## EXERCISE AIM:
Give the data a second time, exactly and in full.

**** MATERIALS PROVIDED ****

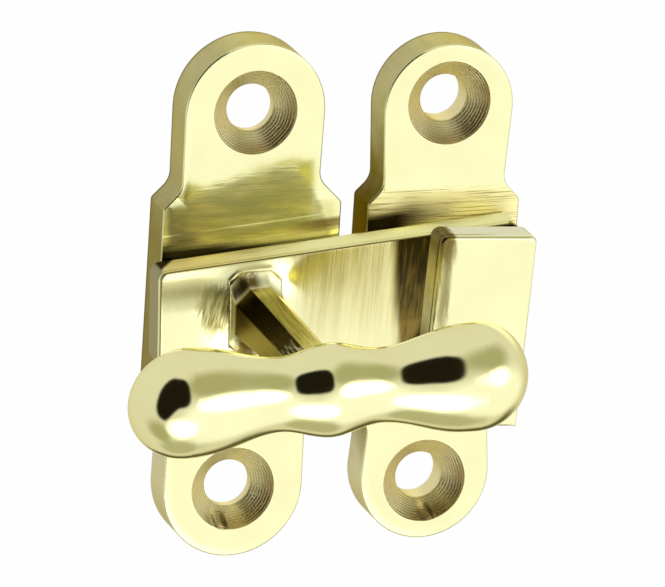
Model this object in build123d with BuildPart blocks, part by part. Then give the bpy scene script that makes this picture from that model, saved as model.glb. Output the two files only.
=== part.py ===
# Cast brass cupboard fastener: a knob-and-tongue turn on its own plate, and a keeper plate with a hook.
# Millimetres. +Z is up and the front faces -Y, as it hangs on a cupboard front.
# The origin is on the pivot axis, at the back of the plates.
from build123d import *
from math import acos, atan2, cos, degrees, radians, sin, sqrt
import os

os.makedirs("parts", exist_ok=True)

# Both plates
plate_thickness = 4.1
shoulder_hollow = 2.0
shoulder_corner = 0.6
plate_edge = 0.12

# Plate that carries the turn
turn_plate_height = 51.9
turn_lobe_width = 14.1
turn_waist_width = 13.9
turn_middle_width = 18.0
turn_middle_shift = 0.3
turn_middle_top = 9.7
turn_screw_inset = 6.9
back_rim = 2.2
back_recess = 1.4

# Plate that carries the hook
keeper_pitch = 19.65
keeper_height = 50.3
keeper_lobe_width = 13.1
keeper_waist_width = 12.3
keeper_middle_width = 15.5
keeper_middle_shift = 0.1
keeper_top_reach = 15.85
keeper_bottom_reach = 13.25
keeper_screw_inset = 5.9

# Countersunk screw holes, two in each plate
screw_hole = 4.7
countersink_width = 8.4
countersink_angle = 90.0

# Pivot: a spigot cast with the turn, peened over a washer in the back of the plate
spigot_width = 5.0
spigot_clearance = 0.05
washer_width = 9.4
washer_thickness = 0.5
washer_play = 0.05
peened_width = 7.2
peened_height = 0.65
peened_edge = 0.3

# Tongue and tail of the turn: one flat bar that widens towards its tip
rest_angle = 2.5
bar_clearance = 0.1
bar_thickness = 3.2
tail_reach = 9.7
tail_width = 9.8
tongue_reach = 26.8
tongue_width = 13.9
bar_corner = 1.0
bar_edge = 0.25

# Neck between the bar and the knob
neck_length = 21.4
neck_foot_height = 6.1
neck_head_height = 4.1
neck_foot_flare = 1.8
neck_head_flare = 1.2
neck_foot_width = 5.0
neck_head_width = 4.4
neck_foot_side_flare = 0.3
neck_head_side_flare = 0.8
neck_foot_corner = 1.5
neck_head_corner = 1.2
neck_root = 0.3
flare_room = 1.1  # what a flare takes on a tapered neck, as a share of its radius

# Knob: a round bar with three swellings, cut flat at the back
knob_lobe_width = 10.75
knob_lobe_place = 14.4
knob_flank_width = 9.45
knob_flank_place = 9.8
knob_waist_width = 7.5
knob_waist_place = 4.5
knob_middle_width = 9.3
knob_rim = 0.9
knob_crease = 0.6
knob_back_edge = 0.5
knob_drop = 0.35

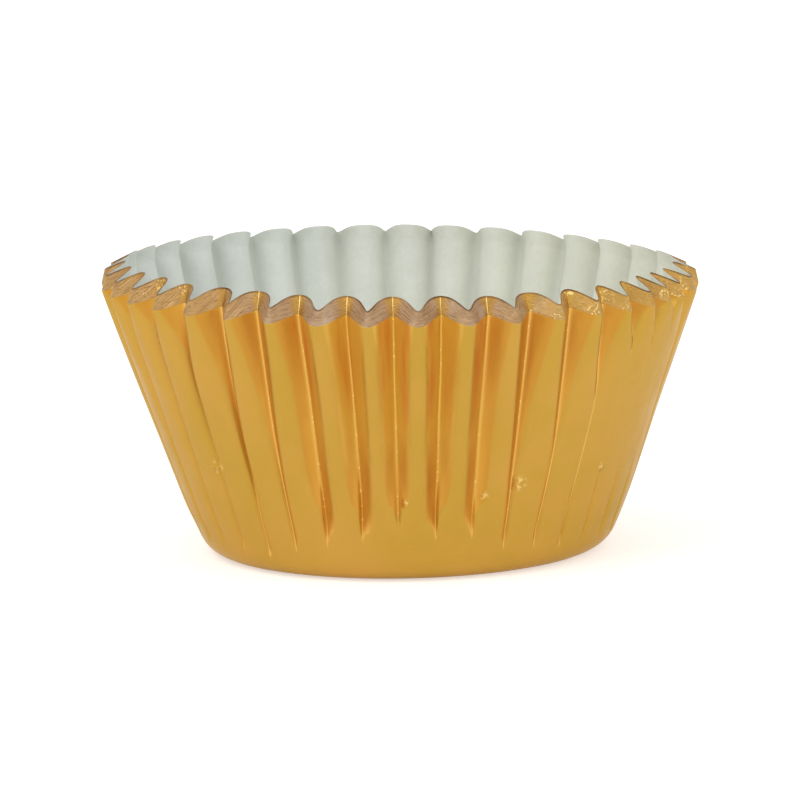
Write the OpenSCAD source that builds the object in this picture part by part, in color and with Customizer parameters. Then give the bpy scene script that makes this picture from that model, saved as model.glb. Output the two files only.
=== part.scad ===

****

## WRITTEN SOLUTION:
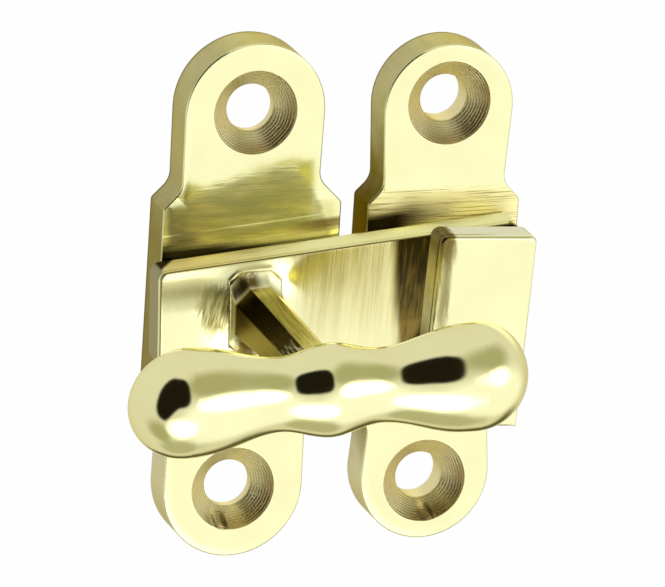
Model this object in build123d with BuildPart blocks, part by part. Then give the bpy scene script that makes this picture from that model, saved as model.glb. Output the two files only.
=== part.py ===
# Cast brass cupboard fastener: a knob-and-tongue turn on its own plate, and a keeper plate with a hook.
# Millimetres. +Z is up and the front faces -Y, as it hangs on a cupboard front.
# The origin is on the pivot axis, at the back of the plates.
from build123d import *
from math import acos, atan2, cos, degrees, radians, sin, sqrt
import os

os.makedirs("parts", exist_ok=True)

# Both plates
plate_thickness = 4.1
shoulder_hollow = 2.0
shoulder_corner = 0.6
plate_edge = 0.12

# Plate that carries the turn
turn_plate_height = 51.9
turn_lobe_width = 14.1
turn_waist_width = 13.9
turn_middle_width = 18.0
turn_middle_shift = 0.3
turn_middle_top = 9.7
turn_screw_inset = 6.9
back_rim = 2.2
back_recess = 1.4

# Plate that carries the hook
keeper_pitch = 19.65
keeper_height = 50.3
keeper_lobe_width = 13.1
keeper_waist_width = 12.3
keeper_middle_width = 15.5
keeper_middle_shift = 0.1
keeper_top_reach = 15.85
keeper_bottom_reach = 13.25
keeper_screw_inset = 5.9

# Countersunk screw holes, two in each plate
screw_hole = 4.7
countersink_width = 8.4
countersink_angle = 90.0

# Pivot: a spigot cast with the turn, peened over a washer in the back of the plate
spigot_width = 5.0
spigot_clearance = 0.05
washer_width = 9.4
washer_thickness = 0.5
washer_play = 0.05
peened_width = 7.2
peened_height = 0.65
peened_edge = 0.3

# Tongue and tail of the turn: one flat bar that widens towards its tip
rest_angle = 2.5
bar_clearance = 0.1
bar_thickness = 3.2
tail_reach = 9.7
tail_width = 9.8
tongue_reach = 26.8
tongue_width = 13.9
bar_corner = 1.0
bar_edge = 0.25

# Neck between the bar and the knob
neck_length = 21.4
neck_foot_height = 6.1
neck_head_height = 4.1
neck_foot_flare = 1.8
neck_head_flare = 1.2
neck_foot_width = 5.0
neck_head_width = 4.4
neck_foot_side_flare = 0.3
neck_head_side_flare = 0.8
neck_foot_corner = 1.5
neck_head_corner = 1.2
neck_root = 0.3
flare_room = 1.1  # what a flare takes on a tapered neck, as a share of its radius

# Knob: a round bar with three swellings, cut flat at the back
knob_lobe_width = 10.75
knob_lobe_place = 14.4
knob_flank_width = 9.45
knob_flank_place = 9.8
knob_waist_width = 7.5
knob_waist_place = 4.5
knob_middle_width = 9.3
knob_rim = 0.9
knob_crease = 0.6
knob_back_edge = 0.5
knob_drop = 0.35

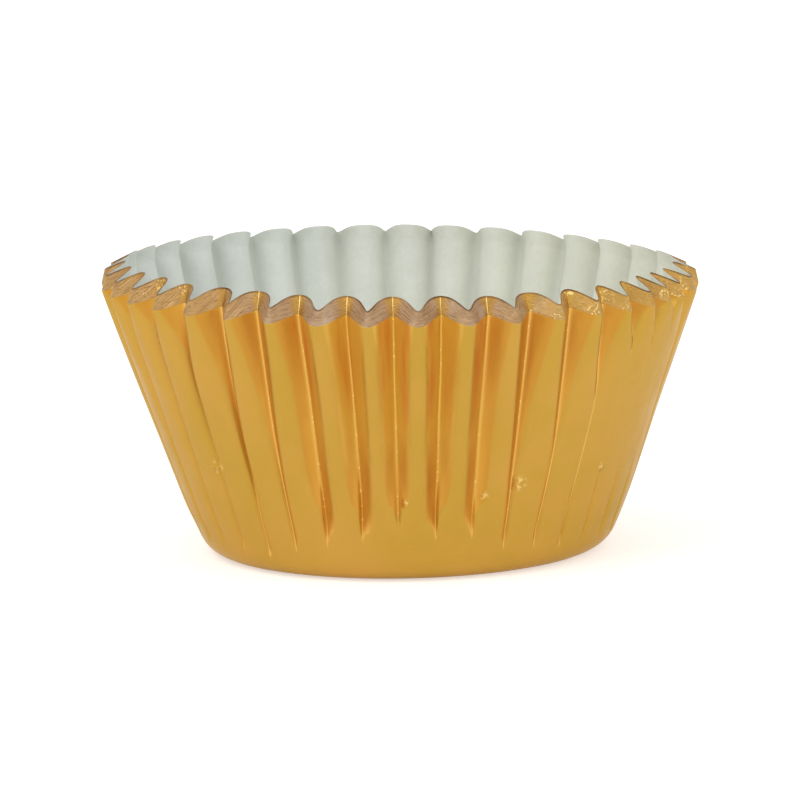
Write the OpenSCAD source that builds the object in this picture part by part, in color and with Customizer parameters. Then give the bpy scene script that makes this picture from that model, saved as model.glb. Output the two files only.
=== part.scad ===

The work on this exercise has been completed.